* THE EXERCISE:
Your task is to extract every line from the material below exactly.

▬▬▬▬▬▬

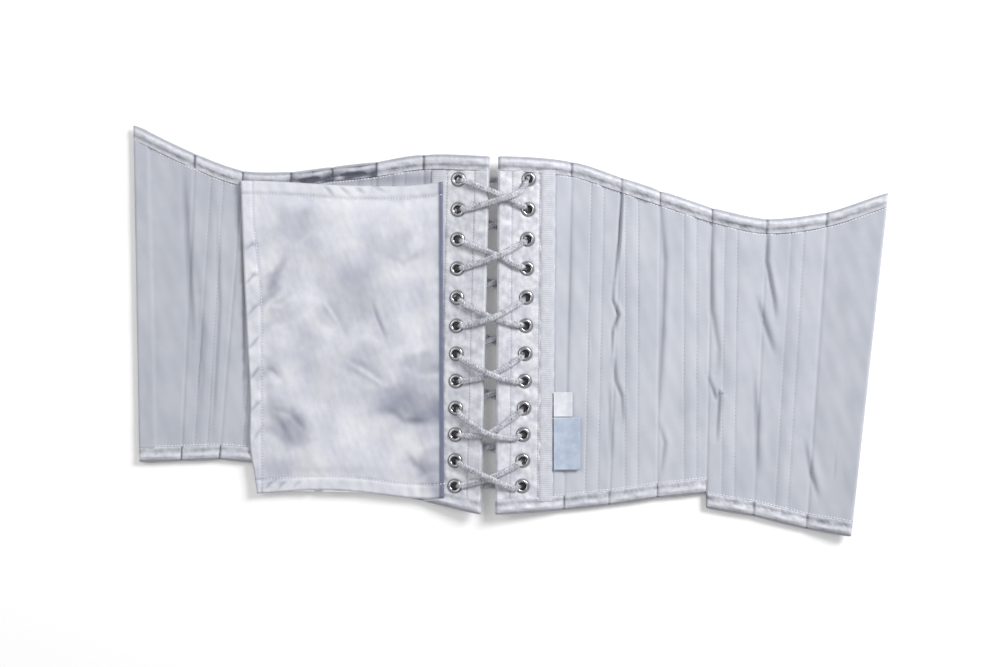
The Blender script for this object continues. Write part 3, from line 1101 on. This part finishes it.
def make_stage():
    """White floor and world, with soft lamps above the upper right, the left and the front."""
    lamp("key", (1.4, 1.0, 1.2), 0.8, 44)
    lamp("fill", (-1.2, 0.4, 1.3), 1.2, 9)
    world = bpy.data.worlds.new("studio")
    bpy.context.scene.world = world
    world.use_nodes = True
    world.node_tree.nodes["Background"].inputs["Color"].default_value = (1, 1, 1, 1)
    world.node_tree.nodes["Background"].inputs["Strength"].default_value = 0.4
    mat, tree, shader = material("floor_white_paper", Roughness=0.9)
    shader.inputs["Base Color"].default_value = linear("#f7f7f7")
    ray = add(tree, "LightPath")
    seen = add(tree, "Math", {0: ray.outputs["Is Camera Ray"], 1: ray.outputs["Is Glossy Ray"]},
               operation="MAXIMUM")
    glow = add(tree, "Emission", {"Strength": 0.1})
    dark = add(tree, "Emission", {"Strength": 0.0})
    pick = add(tree, "MixShader", {0: seen.outputs[0], 1: dark.outputs[0], 2: glow.outputs[0]})
    total = add(tree, "AddShader", {0: shader.outputs[0], 1: pick.outputs[0]})
    out = next(n for n in tree.nodes if n.type == "OUTPUT_MATERIAL")
    tree.links.new(total.outputs[0], out.inputs["Surface"])
    half = 3.0
    mesh = bpy.data.meshes.new("floor")
    mesh.from_pydata([(-half, -half, -0.0008), (half, -half, -0.0008), (half, half, -0.0008),
                      (-half, half, -0.0008)], [], [(0, 1, 2, 3)])
    mesh.materials.append(mat)
    floor = bpy.data.objects.new("floor", mesh)
    bpy.context.scene.collection.objects.link(floor)


make_camera()
make_stage()
bpy.context.scene.view_settings.view_transform = "Standard"
lace_length = lace()
for side in ("left", "right"):
    for k in range(1, PANELS):
        piece = lining_piece(side, k)
        panels = [k, PANELS] if k == PANELS - 1 else [k]
        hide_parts(*(f"lining_{side}_{n}" for n in panels))
        cloth(piece, 1, f"shell_{side}_at_seam_{k}")
        piece = shell_piece(side, k)
        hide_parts(*(f"shell_{side}_{n}" for n in panels))
        if side == "left" and k == PANELS - 1:
            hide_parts("busk_placket")
        cloth(piece, 2)
    piece = facing(side)
    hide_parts(f"back_facing_{side}")
    cloth(piece, 1, f"lining_{side}_at_seam_1")
    cloth(ribbed_tape(side), 1, f"lacing_facing_{side}")
    eyelet_set(side)
for k in range(5):
    cloth(flap_piece(k), 2, f"lining_left_at_seam_{k + 1}")
SMALL = ((33.3, -67.0), (48.1, -48.0))
LARGE = ((33.3, -108.5), (54.3, -67.5))
label("size_ribbon", "size_label", *SMALL, 0.75, LABEL_WHITE, "label_white")
label("care_ribbon", "care_label", *LARGE, 0.75, LABEL_BLUE, "label_blue")
for node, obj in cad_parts.items():
    steel = {"spiral": BONE_STEEL, "flat": BONE_STEEL, "busk": BUSK_STEEL}.get(node.split("_")[0])
    finish = STIFFENER if node.startswith("flap_stiffener") else steel
    if finish:
        for s in obj.material_slots:
            s.material = finish
print("lace length mm", round(lace_length))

▬▬▬▬▬▬

* REPLY:
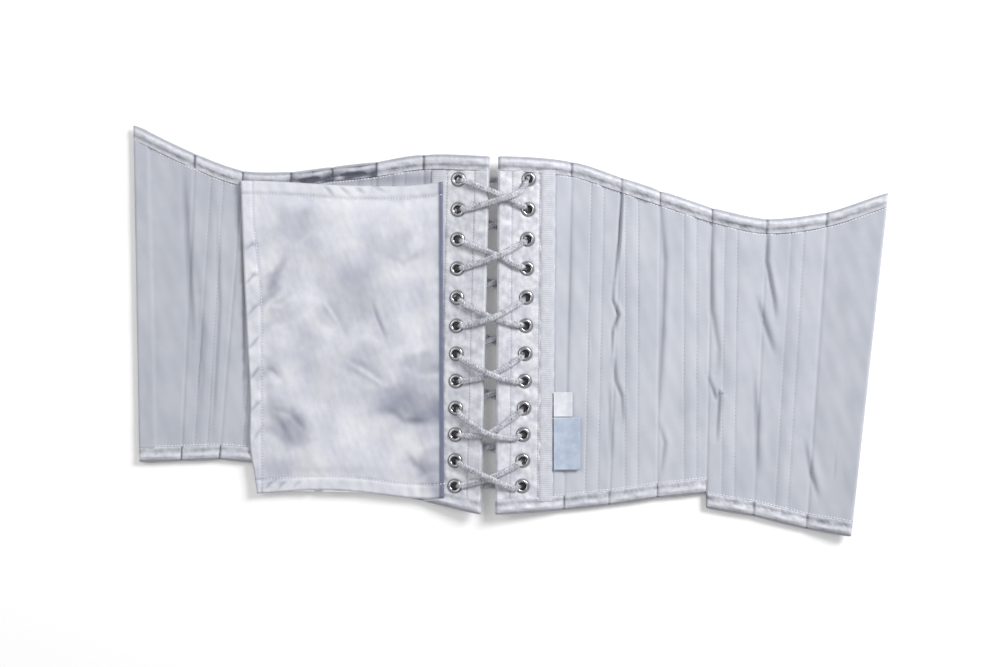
The Blender script for this object continues. Write part 3, from line 1101 on. This part finishes it.
def make_stage():
    """White floor and world, with soft lamps above the upper right, the left and the front."""
    lamp("key", (1.4, 1.0, 1.2), 0.8, 44)
    lamp("fill", (-1.2, 0.4, 1.3), 1.2, 9)
    world = bpy.data.worlds.new("studio")
    bpy.context.scene.world = world
    world.use_nodes = True
    world.node_tree.nodes["Background"].inputs["Color"].default_value = (1, 1, 1, 1)
    world.node_tree.nodes["Background"].inputs["Strength"].default_value = 0.4
    mat, tree, shader = material("floor_white_paper", Roughness=0.9)
    shader.inputs["Base Color"].default_value = linear("#f7f7f7")
    ray = add(tree, "LightPath")
    seen = add(tree, "Math", {0: ray.outputs["Is Camera Ray"], 1: ray.outputs["Is Glossy Ray"]},
               operation="MAXIMUM")
    glow = add(tree, "Emission", {"Strength": 0.1})
    dark = add(tree, "Emission", {"Strength": 0.0})
    pick = add(tree, "MixShader", {0: seen.outputs[0], 1: dark.outputs[0], 2: glow.outputs[0]})
    total = add(tree, "AddShader", {0: shader.outputs[0], 1: pick.outputs[0]})
    out = next(n for n in tree.nodes if n.type == "OUTPUT_MATERIAL")
    tree.links.new(total.outputs[0], out.inputs["Surface"])
    half = 3.0
    mesh = bpy.data.meshes.new("floor")
    mesh.from_pydata([(-half, -half, -0.0008), (half, -half, -0.0008), (half, half, -0.0008),
                      (-half, half, -0.0008)], [], [(0, 1, 2, 3)])
    mesh.materials.append(mat)
    floor = bpy.data.objects.new("floor", mesh)
    bpy.context.scene.collection.objects.link(floor)


make_camera()
make_stage()
bpy.context.scene.view_settings.view_transform = "Standard"
lace_length = lace()
for side in ("left", "right"):
    for k in range(1, PANELS):
        piece = lining_piece(side, k)
        panels = [k, PANELS] if k == PANELS - 1 else [k]
        hide_parts(*(f"lining_{side}_{n}" for n in panels))
        cloth(piece, 1, f"shell_{side}_at_seam_{k}")
        piece = shell_piece(side, k)
        hide_parts(*(f"shell_{side}_{n}" for n in panels))
        if side == "left" and k == PANELS - 1:
            hide_parts("busk_placket")
        cloth(piece, 2)
    piece = facing(side)
    hide_parts(f"back_facing_{side}")
    cloth(piece, 1, f"lining_{side}_at_seam_1")
    cloth(ribbed_tape(side), 1, f"lacing_facing_{side}")
    eyelet_set(side)
for k in range(5):
    cloth(flap_piece(k), 2, f"lining_left_at_seam_{k + 1}")
SMALL = ((33.3, -67.0), (48.1, -48.0))
LARGE = ((33.3, -108.5), (54.3, -67.5))
label("size_ribbon", "size_label", *SMALL, 0.75, LABEL_WHITE, "label_white")
label("care_ribbon", "care_label", *LARGE, 0.75, LABEL_BLUE, "label_blue")
for node, obj in cad_parts.items():
    steel = {"spiral": BONE_STEEL, "flat": BONE_STEEL, "busk": BUSK_STEEL}.get(node.split("_")[0])
    finish = STIFFENER if node.startswith("flap_stiffener") else steel
    if finish:
        for s in obj.material_slots:
            s.material = finish
print("lace length mm", round(lace_length))